In this manner, it is not hard to prove that the proposition in the title is true, but this demonstration requires to make an assumption or guess as to what could $id_A$ be. Specifically, the scheme of the proof is: assume $id_A$ = $1_A$, see that it works with the definition of an identity morphism, show that the identity morphism is unique, and, in conclusion, $id_A$ can only be $1_A$. What I'm looking for, nonetheless, is a somehow more direct proof, that doesn't assume $id_A$ = $1_A$ at the start. I want to place myself in a state of little or no knowledge about sets and functions, and under this assumption, why would I assume $id_A$ = $1_A$ at first? Why not try with $id_\mathbb{Z}$ = $f \colon \mathbb{Z} \to \mathbb{Z}, x \mapsto x^2 + 1$, for example? It wouldn't work, but I don't have any reason to think that $1_\mathbb{Z}$ is a better guess for $id_\mathbb{Z}$.
I suppose that the proof for which I'm asking would work for categories of sets with additional structure, and probably for posets as well, although I'm not clear as to what modifications it would require to work.
Thanks.
Best Answer
Okay, based on the extensive discussion in comments, it seems that you want to consider the following:
Suppose that we have a well-defined collection of sets, which we want to make into a category by letting them be the objects, taking the collection of morphisms to be all set-theoretic functions between the two sets, and using regular composition and domain/codomain identifications. Can we prove that under these circumstances, for us to have a category then the categorical identity arrow must be the identity function for the set?
The key is that you have enough functions to "separate points". Given any $a,b\in A$, $a\neq b$, there exists a function $g\colon A\to A$ such that $g(a)\neq g(b)$. For example, define $g$ to be the function that maps $b$ to $a$, and maps everything else to $b$. (Compare this with the example I gave in the comments, where this does not hold).

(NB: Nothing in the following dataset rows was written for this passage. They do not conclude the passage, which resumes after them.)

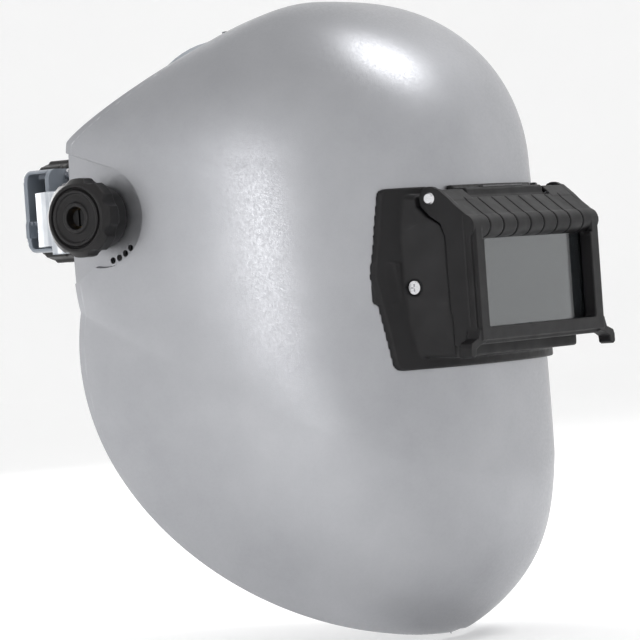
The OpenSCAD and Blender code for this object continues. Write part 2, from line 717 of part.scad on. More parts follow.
module pinion_outline() {
    circle(pitch_r - 1.3, $fn = fine);
    for (i = [0:pinion_teeth - 1]) rotate(360 * i / pinion_teeth)
        polygon([[pitch_r - 2, -1], [pitch_r - 1.2, -0.95], [pitch_r, -0.6], [pitch_r + 0.9, -0.25],
            [pitch_r + 0.9, 0.25], [pitch_r, 0.6], [pitch_r - 1.2, 0.95], [pitch_r - 2, 1]]);
}
module pinion() {
    color(steel) difference() {
        union() {
            along_y(0, -rack_f - 0.5, dial_z) linear_extrude(rack_t + 1) pinion_outline();
            along_y(0, -rack_f, dial_z) cylinder(h = 16, r = stud_r, $fn = fine);
        }
        along_y(0, -rack_f + 4, dial_z) cylinder(h = 14, r = 1.5, $fn = 24);
    }
}
// A strap end with rack teeth on its lower edge, running out to +X above the pinion
module rack_outline() {
    difference() {
        translate([-14, pitch_r - 0.9]) square([14 + rack_reach, 8.4]);
        for (i = [-5:18]) translate([i * rack_pitch, 0])
            polygon([[-1.21, pitch_r - 1], [-0.84, pitch_r], [-0.45, pitch_r + 1.3], [0.45, pitch_r + 1.3],
                [0.84, pitch_r], [1.21, pitch_r - 1]]);
    }
}
module rack_strap_left() {
    color(band_grey) translate([0, 0, dial_z]) front_plate(rack_f - rack_t, rack_f) rack_outline();
}
// The right strap end runs the other way, with its teeth below the pinion
module rack_strap_right() {
    translate([0, 0, 2 * dial_z]) rotate([0, 180, 0]) rack_strap_left();
}

// ---------------------------------------------------------------- tension knobs

module pressure_washer() {
    color("dimgray") ring_x(pressure_x, pressure_t, stud_r + 0.3, 15);
}
knob_neck_len = 10;
module knob() {
    color(black) difference() {
        union() {
            // Neck, underside, grip and eased front of the cap
            along_x(knob_x, 0, 0) cylinder(h = knob_neck_len, r = 15.6, $fn = 64);
            along_x(knob_x + knob_neck_len - 2, 0, 0) cylinder(h = 2.1, r1 = 15.6, r2 = knob_r, $fn = 64);
            along_x(knob_x + knob_neck_len, 0, 0)
                cylinder(h = knob_len - knob_neck_len - 3, r = knob_r, $fn = 64);
            along_x(knob_x + knob_len - 3.1, 0, 0) cylinder(h = 3.1, r1 = knob_r, r2 = 16, $fn = 64);
        }
        for (i = [0:knob_notches - 1]) rotate([360 * (i + 0.5) / knob_notches, 0, 0])
            along_x(knob_x + knob_neck_len - 3, knob_r + 2.6, 0)
                cylinder(h = knob_len, r = 4.2, $fn = round_fn);
        along_x(knob_x - 1, 0, 0) cylinder(h = 13, r = 6.5, $fn = fine);
        along_x(knob_x - 1, 0, 0) cylinder(h = knob_len + 4, r = 5.4, $fn = fine);
        ring_x(knob_x + knob_len - 1.6, 4, 13.4, 14.6);
        ring_x(knob_x + knob_len - 1.2, 4, 7.4, 11.8);
        ring_x(knob_x - 1, 8, 10, 15);
    }
}
module knob_insert() {
    color("goldenrod") ring_x(knob_x + 0.2, 11.6, stud_r + run_gap, 6.5);
}

shell();
lens_housing();
housing_screws();
housing_nuts();
hinge_bushes();
detent_spring();
safety_plate();
safety_gasket();
plate_retainer();
right() pivot_bush();  // pivot_bush_right
left() pivot_bush();  // pivot_bush_left
right() friction_washer();  // friction_washer_right
left() friction_washer();  // friction_washer_left
right() stop_plate();  // stop_plate_right
left() stop_plate();  // stop_plate_left
lift_frame();
filter_plate();
cover_lens();
filter_gasket();
filter_clip();
hinge_pins();
headband();
sweatband();
right() side_arm();  // side_arm_right
left() side_arm();  // side_arm_left
arm_rivets();
right() pivot_stud();  // pivot_stud_right
left() pivot_stud();  // pivot_stud_left
crown_strap_right();
crown_strap_left();
forehead_strap();
crown_strap_pins();
strap_buttons();
ratchet_case_inner();
ratchet_case_outer();
case_screws();
rear_pad();
pawl_spring();
right() pressure_washer();  // pressure_washer_right
left() pressure_washer();  // pressure_washer_left
right() knob();  // knob_right
left() knob();  // knob_left
right() knob_insert();  // knob_insert_right
left() knob_insert();  // knob_insert_left
ratchet_dial();
dial_screw();
pinion();
rack_strap_right();
rack_strap_left();
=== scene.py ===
"""Looks of the welding helmet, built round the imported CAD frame.

Helper functions take millimetres as (across, forward, up), where forward is -Y, and make meshes in metres.
"""

import json
import math

import bmesh
import bpy
import numpy as np
from mathutils import Matrix, Vector


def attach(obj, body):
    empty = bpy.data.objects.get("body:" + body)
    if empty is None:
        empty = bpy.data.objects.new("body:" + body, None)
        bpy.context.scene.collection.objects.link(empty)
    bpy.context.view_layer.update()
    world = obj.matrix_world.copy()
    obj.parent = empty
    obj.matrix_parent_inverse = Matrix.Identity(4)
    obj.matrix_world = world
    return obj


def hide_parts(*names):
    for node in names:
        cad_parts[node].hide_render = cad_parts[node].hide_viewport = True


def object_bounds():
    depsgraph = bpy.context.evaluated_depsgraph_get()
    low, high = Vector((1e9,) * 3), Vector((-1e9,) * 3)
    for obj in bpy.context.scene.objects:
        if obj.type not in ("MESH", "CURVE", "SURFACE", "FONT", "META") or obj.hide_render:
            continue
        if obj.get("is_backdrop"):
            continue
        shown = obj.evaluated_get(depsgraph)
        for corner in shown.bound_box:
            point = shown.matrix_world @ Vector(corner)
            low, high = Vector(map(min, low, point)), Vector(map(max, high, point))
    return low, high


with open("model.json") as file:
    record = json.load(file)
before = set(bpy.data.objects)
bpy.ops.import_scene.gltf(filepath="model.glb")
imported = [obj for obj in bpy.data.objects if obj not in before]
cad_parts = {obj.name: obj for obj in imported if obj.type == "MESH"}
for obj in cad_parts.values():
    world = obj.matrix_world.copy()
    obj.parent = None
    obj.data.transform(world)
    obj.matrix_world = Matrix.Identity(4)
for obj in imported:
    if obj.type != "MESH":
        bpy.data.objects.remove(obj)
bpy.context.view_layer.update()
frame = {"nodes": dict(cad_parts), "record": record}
nodes = frame["nodes"]

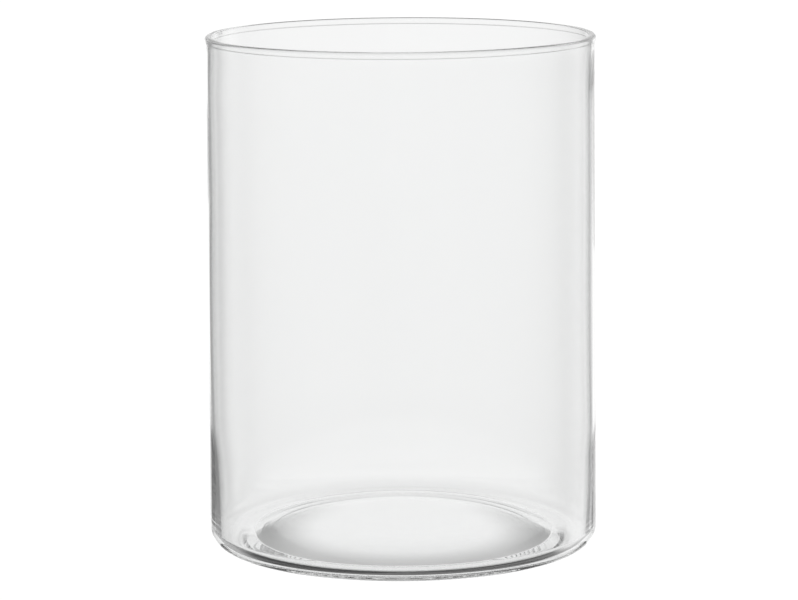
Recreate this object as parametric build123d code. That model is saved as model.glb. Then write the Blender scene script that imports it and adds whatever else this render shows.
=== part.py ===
from build123d import *
import os

# Glass cylinder vase: one piece of mould-blown glass, a body of revolution about Z.
# Millimetres. The origin is at the centre of the foot, on the surface the vase stands on, +Z up.

# Wall: it draws in very slightly from the heel to the lip, and it thickens towards the floor below its waist.
HEIGHT = 250.0
HEEL_WALL_RADIUS = 95.05
MOUTH_WALL_RADIUS = 93.7
MOUTH_BORE_RADIUS = 91.7
WAIST_BORE_RADIUS = 92.2
WAIST_HEIGHT = 55.0
WAIST_ROUNDING = 400.0
FLOOR_BORE_RADIUS = 90.7

# Lip: the fire-polished rim, a rounded band that is thicker than the wall.
LIP_OUTER_RADIUS = 94.4
LIP_INNER_RADIUS = 91.0
LIP_HEIGHT = 3.2
LIP_LAND_HEIGHT = 2.9
LIP_OUTER_ROUNDING = 1.5
LIP_INNER_ROUNDING = 0.9
LIP_BLEND = 0.2

# Heel and foot: the glass stands on a flat ring, and the underside is pushed up inside it.
HEEL_ROUNDING = 8.7
FOOT_RING_INNER_RADIUS = 73.2
FOOT_RING_ROUNDING = 1.0
PUSH_UP_HEIGHT = 4.3
PUSH_UP_POWER = 6

# Floor: crowned over the push-up, and turned up into the wall by the inner heel.
FLOOR_CENTRE_HEIGHT = 8.8
FLOOR_EDGE_HEIGHT = 4.2
FLOOR_EDGE_RADIUS = 82.0
FLOOR_EDGE_ROUNDING = 8.0
FLOOR_POWER = 4
INNER_HEEL_ROUNDING = 5.0

CROWN_POINTS = 9


def crown(edge_radius, edge_height, centre_height, power):
    """A shallow crown from the axis out to its edge: flat in the middle and steepest at the edge."""
    rise = centre_height - edge_height
    shares = [step / (CROWN_POINTS - 1) for step in range(CROWN_POINTS)]
    points = [(edge_radius * share, edge_height + rise * (1 - share**power)) for share in shares]
    return Spline(*points, tangents=[(1, 0), (1, -power * rise / edge_radius)])


def corner(face, radius, height):
    """The vertex of a half section nearest to the given radius and height."""
    return min(face.vertices(), key=lambda v: (v.X - radius) ** 2 + (v.Z - height) ** 2)


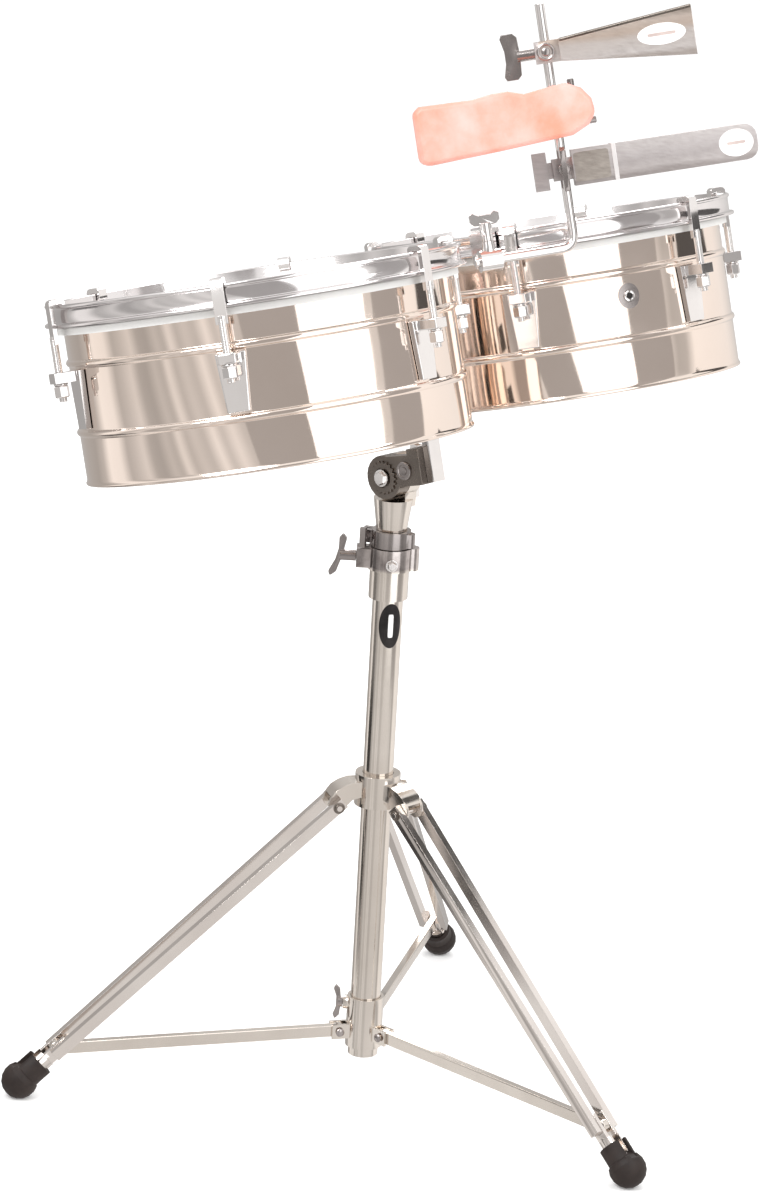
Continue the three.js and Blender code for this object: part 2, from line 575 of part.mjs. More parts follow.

So, fix a set $A$, and suppose that $f\colon A\to A$ is the arrow that satisfies the identity conditions (for all objects $B$ and $C$, and all arrows $g\colon A\to B$ and $h\colon C\to A$, $gf = g$ and $fh = h$).
Pick any $a$ and $b$ in $A$, $a\neq b$. Let $g$ be a function with $g(a)\neq g(b)$; then $gf(a) = g(a)$, so it follows that $f(a)\neq b$. This holds for every $b\in A-\{a\}$, so the only possibility is that $f(a)=a$. This holds for all $a\in A$, so $f$ must be the identity map.
You can generalize this to any set-based category in which you can either separate points, or "hit" any point: if for every object $A$ and every elements $a,b\in A$ with $a\neq b$, there either exists an object $B$ and a morphism $h\in\mathcal{C}(A,B)$ such that $h(a)\neq h(b)$; or else there exists an object $C$, and a morphism $g\in\mathcal{C}(C,A)$ for which there exists an element $c\in C$ such that $g(c)=a$; then the identity morphism of $A$ must be the identity map of $A$.
Indeed, suppose that $f$ is the identity morphism, and let $a\in A$. For each $b\in A$, $b\neq a$, either we have $B$ and $h$ as above, and $hf(a) = h(a)$ implies that $f(a)\neq b$; or else there exists $C$, $c$ and $g$ as above with $g(c) = a$. Then $fg = g$ gives that $f(a)\neq b$ (since $f(g(c))=b$ and $g(c)=a$ implies $a=b$). Either way, you get that for all $b\in A$ with $b\neq a$, $f(a)\neq b$. So the only possibility left is that $f(a)=a$. This holds for all $a\in A$, so $f=1_A$.
Note. In a sense, the condition is both necessary and sufficient, though for silly reasons: if the condition is not met by $A$ and $a$, then the identity map of $A$ cannot be the identity morphism, simply because the identity map of $A$ satisfies the given conditions: for all $b\neq a$ you have $1_A(a)\neq 1_A(b)$, and $1_A(a)=a$.
Added. This argument applies to categories such as topological spaces (because you always have the map from the $1$-element topological space to your toplogical space mapping the unique point to $a$); pointed topological spaces (the discrete 2-element pointed topological space maps the non-distinguished point to your favorite point); groups (you have maps from the cyclic group to any group, mapping the generator to your element $a$); and others. It's hard to make it work with posets as categories, because posets as categories are not really set-based categories (the objects are not usually sets and arrows set-theoretic functions between them); you can model them as set-based categories, but then the result need not hold: the example I gave in the comments can be thought of as the totally ordered set with two elements, for example, and here you don't have $id_A = 1_A$.